In a subject-to deal, you acquire the property while the seller’s existing mortgage stays in place. You make the payments, but the loan remains in the seller’s name.

Why it works in high-rate environments: A seller with a 3% mortgage from 2021 has an asset that’s incredibly valuable: cheap money. If they’re motivated to sell but the market won’t give them their price, offering to take over their payments can be a win-win.

Cold calling script angle: “I noticed you own a property on [Street]. We’re working with homeowners who have great existing mortgages but need to move on from the property for personal reasons. Is that something you’ve thought about?”

Seller Financing

The seller acts as the bank. Instead of getting a lump sum at closing, they receive monthly payments from the buyer over an agreed-upon term.

Why it works now: Many sellers, especially older homeowners with no mortgage, would rather have monthly income than a lump sum. The interest rate is negotiated between buyer and seller, often landing between 4-6%, well below current bank rates.

Ideal targets for cold calling:

  • Free-and-clear property owners (no mortgage to worry about)
  • Retirees who want consistent income
  • Tired landlords who’d rather receive passive payments than manage tenants

Lease Options

You negotiate the right to lease a property with the option to purchase it at a set price within a specified timeframe. You control the property without traditional financing.

Why it works now: Sellers who can’t sell at their desired price in the current market might agree to a lease option that gives them monthly income while locking in a future sale.

Wraparound Mortgages

A wrap combines elements of subject-to and seller financing. You create a new mortgage that “wraps around” the existing one, making payments to the seller who continues paying the underlying mortgage.

Adjusting Your Cold Calling Strategy

Target List Adjustments

In a high-rate environment, prioritize these list segments:

  1. Adjustable-rate mortgage holders who are seeing payment increases
  2. Recent rate-lock expirations from homeowners who couldn’t sell or refinance in time
  3. Pre-foreclosure lists which expand as more homeowners struggle with payments
  4. Free-and-clear owners who are ideal for seller financing conversations
  5. Absentee owners with high equity who may be motivated by tax burden or maintenance costs

Script Adjustments

Your scripts should acknowledge the current environment:

Old approach: “Would you consider selling your property?”

High-rate approach: “A lot of homeowners in [area] are in a tough spot right now with rates where they are. Some can’t sell for what they need, others are seeing their payments go up. We specialize in finding solutions that work even in this market. Is your property something you’ve been thinking about?”

This positions you as a problem solver who understands the current environment, not just another investor asking if they want to sell.

Objection Handling Updates

“I can’t sell for what I owe.” “I understand. We actually work with homeowners in exactly that situation. There are ways to structure a sale that cover your existing balance and get you out from under the payments. Would you be open to hearing how that works?”
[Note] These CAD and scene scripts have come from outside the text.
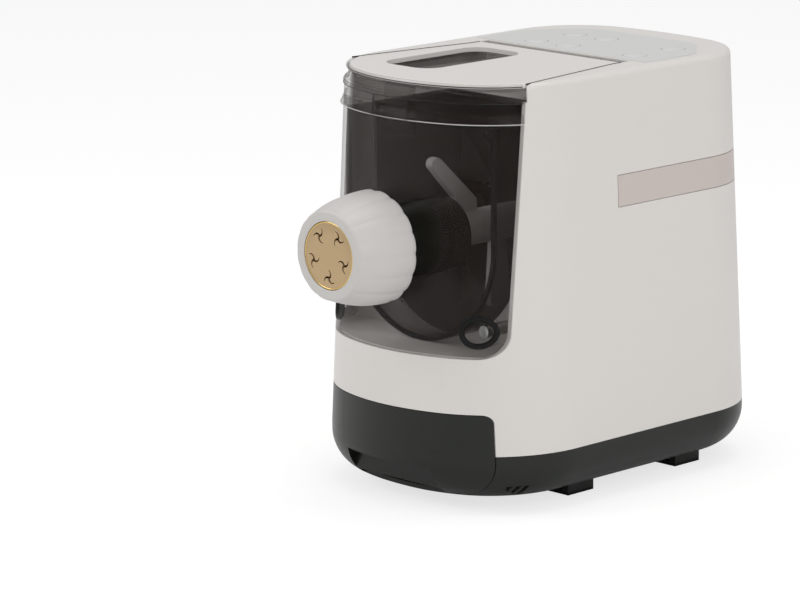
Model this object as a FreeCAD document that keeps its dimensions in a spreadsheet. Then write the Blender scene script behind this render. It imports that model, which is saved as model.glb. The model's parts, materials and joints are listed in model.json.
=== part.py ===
import FreeCAD, Part
import math
import os
import re
import Sketcher

# Electric pasta maker: a drafted white housing on a black base, a smoke front cover with the
# extrusion nozzle, a hinged lid, a drawer, and the motor and gears that turn the mixing paddle.
# +Z is up, the nozzle points to -Y, and the origin is on the table under the middle of the whole.

Vector = FreeCAD.Vector
HALF_TURN = math.pi
QUARTER_TURN = math.pi / 2

doc = FreeCAD.newDocument("pasta_maker")
sizes = doc.addObject("Spreadsheet::Sheet", "sizes")

# Driving dimensions, in millimetres and degrees
DIMENSIONS = {
    # Plan outline of the housing at the base seam, and its draft
    "body_half": 100,
    "body_front": 132,
    "body_rear": 164,
    "front_arc": 137,
    "front_corner": 80,
    "rear_arc": 279,
    "rear_corner": 67,
    "draft": 2.5,
    "seam_height": 41,
    "top_height": 288,
    "wall": 3,
    "top_round": 4,
    "skin_gap": 0.2,
    "seam_gap": 0.5,
    "contact_gap": 0.3,
    "plate_thick": 3,

    # Base, feet, vents and drawer
    "base_bottom": 8,
    "base_round": 28,
    "pad_height": 2,
    "foot_width": 25,
    "foot_margin": 25,
    "foot_setback": 102,
    "foot_rear_setback": 86,
    "foot_embed": 5,
    "foot_slot": 2,
    "foot_slot_depth": 3,
    "foot_slot_pitch": 7,
    "vent_width": 3,
    "vent_pitch": 6,
    "vent_length": 40,
    "vent_first_y": 24,
    "side_vent_top": 11,
    "side_vent_setback": 39,
    "side_vent_pitch": 5,
    "side_vent_inset": 24,
    "drawer_top": 69,
    "drawer_setback": 29,
    "drawer_corner": 6,
    "tray_margin": 42,
    "tray_rear": 2,
    "tray_rise": 5.3,
    "tray_drop": 9,
    "tray_wall": 2,
    "runner_inset": 18,
    "runner_width": 5,
    "grip_margin": 60.5,
    "grip_height": 23,
    "grip_lip": 7.5,
    "grip_face": 14,
    "grip_depth": 22,
    "grip_wall": 2.5,

    # Front cover, nozzle and die
    "skirt_drop": 27,
    "cover_overlap": 1,
    "cover_low_setback": 38,
    "cover_high_setback": 54,
    "cover_corner": 18,
    "cover_wall": 2.5,
    "nozzle_height": 177,
    "barrel_radius": 25.5,
    "barrel_bore": 22.5,
    "barrel_inset": 21,
    "nut_length": 44.5,
    "nut_standoff": 3.5,
    "nut_rear_radius": 38.2,
    "nut_front_radius": 30.5,
    "nut_mouth": 23,
    "nut_lip": 2.5,
    "nut_wall": 4,
    "nut_skirt": 16,
    "nut_round": 1.5,
    "lobe_depth": 1.2,
    "lobe_count": 16,
    "die_flange": 7,
    "die_radius": 25,
    "die_face_step": 2,
    "slot_circle": 15,
    "slot_arm": 5,
    "slot_width": 1.3,
    "pin_margin": 33,
    "pin_rise": 17,
    "pin_radius": 4.2,
    "pin_setback": 29,
    "window_radius": 9,
    "window_wall": 1.5,
    "window_setback": 35,

    # Drum, its door and seal, paddle and auger
    "drum_margin": 30,
    "drum_wall": 3,
    "drum_setback": 39,
    "drum_rear": 5,
    "drum_drop": 30,
    "seal_width": 2.5,
    "frame_setback": 62,
    "hub_radius": 12,
    "hub_inset": 27,
    "hub_cap": 10,
    "arm_half": 3,
    "arm_root": 6,
    "arm_width": 16,
    "arm_reach": 24,
    "arm_tip": 10,
    "arm_round": 4,
    "arm_clearance": 17,
    "short_arm_clearance": 12,
    "auger_core": 9,
    "auger_inset": 21,
    "auger_clearance": 1.5,
    "auger_pitch": 30,
    "flight_thick": 4,

    # Gear train and motor
    "gearbox_depth": 24,
    "gearbox_drop": 23,
    "slow_module": 1.25,
    "fast_module": 1,
    "pinion_teeth": 18,
    "output_teeth": 72,
    "idler_teeth": 54,
    "fast_width": 6,
    "slow_width": 9,
    "gear_gap": 2,
    "shaft_radius": 5,
    "thin_shaft": 3,
    "running_gap": 0.05,
    "bush_radius": 10,
    "post_radius": 4,
    "post_inset": 8,
    "screw_height": 2,
    "motor_radius": 27,
    "motor_length": 70,
    "rotor_radius": 20,
    "fan_radius": 24,
    "fan_width": 10,
    "fan_blade": 2,
    "fan_blades": 8,

    # Lid, its hinge and its filling opening
    "lid_margin_rear": 33.5,
    "lid_margin_front": 18,
    "lid_flare_start": 12,
    "lid_top_drop": 3,
    "lid_ledge_drop": 9,
    "lid_under_drop": 12,
    "lid_skin": 2.5,
    "lid_inset": 2.5,
    "hinge_y": 34,
    "hinge_drop": 4,
    "hinge_radius": 4,
    "hinge_pin": 1.5,
    "hinge_pin_length": 12,
    "fill_margin": 12.5,
    "fill_width": 48,
    "fill_setback": 51,
    "fill_hinge_gap": 20,
    "fill_corner": 14,
    "fill_floor_drop": 11,
    "slit_width": 3,
    "latch_half": 13,
    "latch_drop": 12,
    "latch_thick": 4,

    # Control panel, keys and boards
    "panel_gap": 7,
    "panel_setback": 37,
    "panel_taper_length": 35,
    "panel_margin": 21,
    "panel_taper": 31,
    "panel_round": 24,
    "panel_thick": 1,
    "panel_proud": 0.3,
    "key_radius": 8.2,
    "key_proud": 1.2,
    "key_stroke": 1,
    "key_flange": 2,
    "key_rim": 2,
    "key_inset_left": 40.5,
    "key_column_middle": -8.5,
    "key_inset_right": 25.5,
    "key_inset_front": 17,
    "key_row_pitch": 39,
    "board_thick": 1.6,
    "board_drop": 13,
    "board_inset": 9,
    "board_gap": 5,
    "board_reach": 20,
    "switch_half": 3,
    "switch_tip": 1.75,
    "mains_half": 52,
    "mains_inset": 36,
    "mains_length": 78,
    "mains_post": 6,
    "band_drop": 69.5,
    "band_width": 22,
    "band_start": -1,
    "band_thick": 1.2,
    "gland_x": -30,
    "gland_height": 60,
    "gland_radius": 8,
    "gland_bore": 3.5,
    "gland_reach": 16,
    "gland_inset": 12,
}

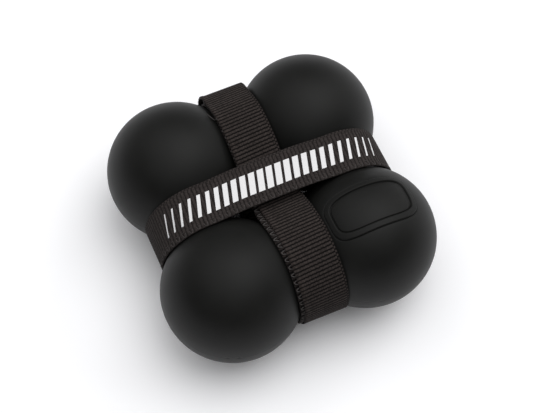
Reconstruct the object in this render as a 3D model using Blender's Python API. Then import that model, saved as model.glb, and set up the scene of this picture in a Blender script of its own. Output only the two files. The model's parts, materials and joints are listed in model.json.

“Nobody’s buying right now.” “That’s actually not entirely true. Cash buyers and creative investors are still very active. The difference is that the offers might look different than a traditional sale. Can I ask what you’d ideally want to accomplish?”

“I’ll just wait for rates to come down.” “That’s a valid strategy, and nobody knows exactly when that will happen. The risk is that carrying costs add up while you wait. If I could show you an option that works at today’s rates, would that be worth a conversation?”

Building a High-Rate Playbook

Step 1: Educate Your Team

Every caller should understand the basics of subject-to, seller financing, and lease options. They don’t need to be experts, but they need to recognize when a homeowner’s situation fits a creative structure.

Step 2: Update Your Qualification Questions

Add these to your discovery process:

  • “Do you currently have a mortgage on the property? Do you know the approximate rate?”
  • “How are your current monthly payments working for you?”
  • “Would you prefer a lump sum or would monthly payments work for your situation?”
  • “Is there a timeline driving your decision?”

Step 3: Partner with Creative Financing Experts

If your acquisition team isn’t experienced with creative structures, partner with someone who is. Many experienced investors are happy to JV on creative deals.

At Televista, we train our callers to identify creative financing opportunities during initial conversations, qualifying leads not just for traditional wholesale deals but for subject-to, seller financing, and other structures that thrive in the current rate environment.

The Opportunity in Adversity

Every market shift creates winners and losers. High interest rates are no different. The investors who adapt their targeting, their scripts, and their deal structures to the current environment will look back on this period as one of the most profitable of their careers. The key is to stop waiting for rates to drop and start capitalizing on the opportunities that exist right now.

Conclusion

High interest rates are not a reason to stop investing. They’re a reason to invest differently. Creative financing strategies, adjusted targeting lists, and updated scripts transform what feels like a challenging market into one of the best environments for finding motivated sellers and structuring profitable deals. The investors who master these approaches now will be miles ahead when the market eventually shifts again.